Nursery: crib + dresser + glider. Kids' room: twin bed + dresser + desk. Plan for furniture rotation as the child grows.

3 min readUpdated 2026-06-10

A kid's room changes more than any other room in the house. Plan for the rotation: nursery → toddler → kid → tween.

In this guide

  1. 1

    Nursery (0-2 years)

    Crib along an interior wall (not under a window; not in line with door). Dresser doubling as changing table — top serves as changing surface. Glider or rocker in a corner. Open floor space for play (toddlers crawl). Room size: 9 × 10 feet works.

  2. 2

    Toddler/preschool (2-5)

    Toddler bed (38×52) or convert the crib to a toddler bed.
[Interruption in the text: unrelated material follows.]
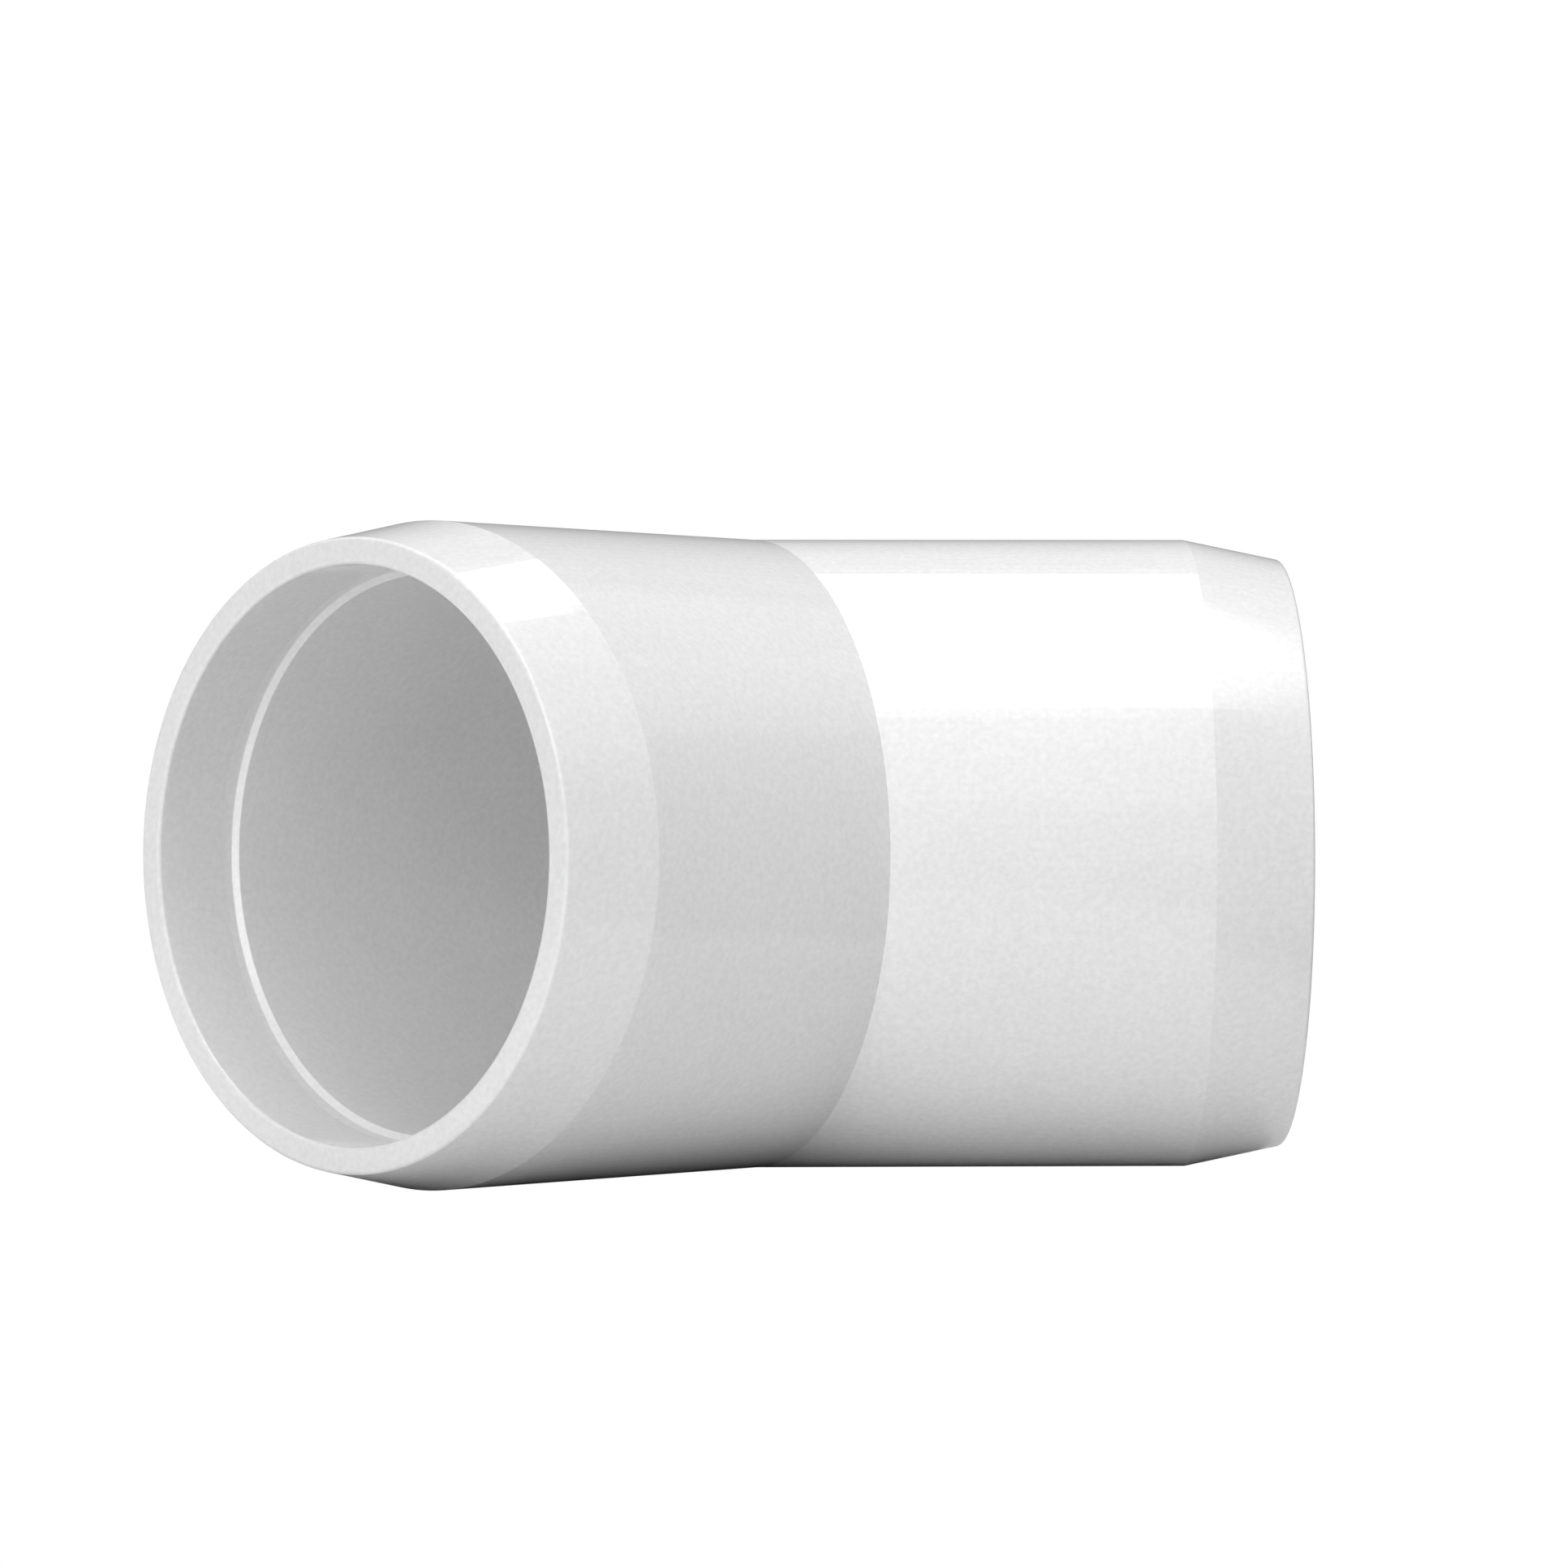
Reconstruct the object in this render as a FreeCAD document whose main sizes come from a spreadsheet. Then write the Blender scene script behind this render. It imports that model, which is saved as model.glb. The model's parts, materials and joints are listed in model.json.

Same dresser. Low play surface — a small table for crafts, blocks, drawing. Outgrown by ~5 — plan to swap to a real bed.

  3. 3

    School-age (5-10)

    Twin bed (38×75) or Full. Dresser + separate small desk. Storage for books, toys, school supplies. Room size: 10 × 11 minimum.

  4. 4

    Tween/teen (10+)

    Twin XL or Full bed. Real desk (writing or computer). Dresser + closet. Often a small lounge zone — beanbag, gaming chair.

  5. 5

    Growth-ready furniture

    Convertible cribs (crib → toddler bed → daybed) cover years. Adjustable-height desks scale with the child. Modular shelving can rearrange.

Tips

Plan for rotation

Kids outgrow nursery furniture in 2-3 years. Buy with rotation in mind.

Frequently asked questions

Where should I put the crib in a nursery?

Against an interior wall, not under a window, not in direct line with door. 36 inches of walkway on the open side for nursing pickups.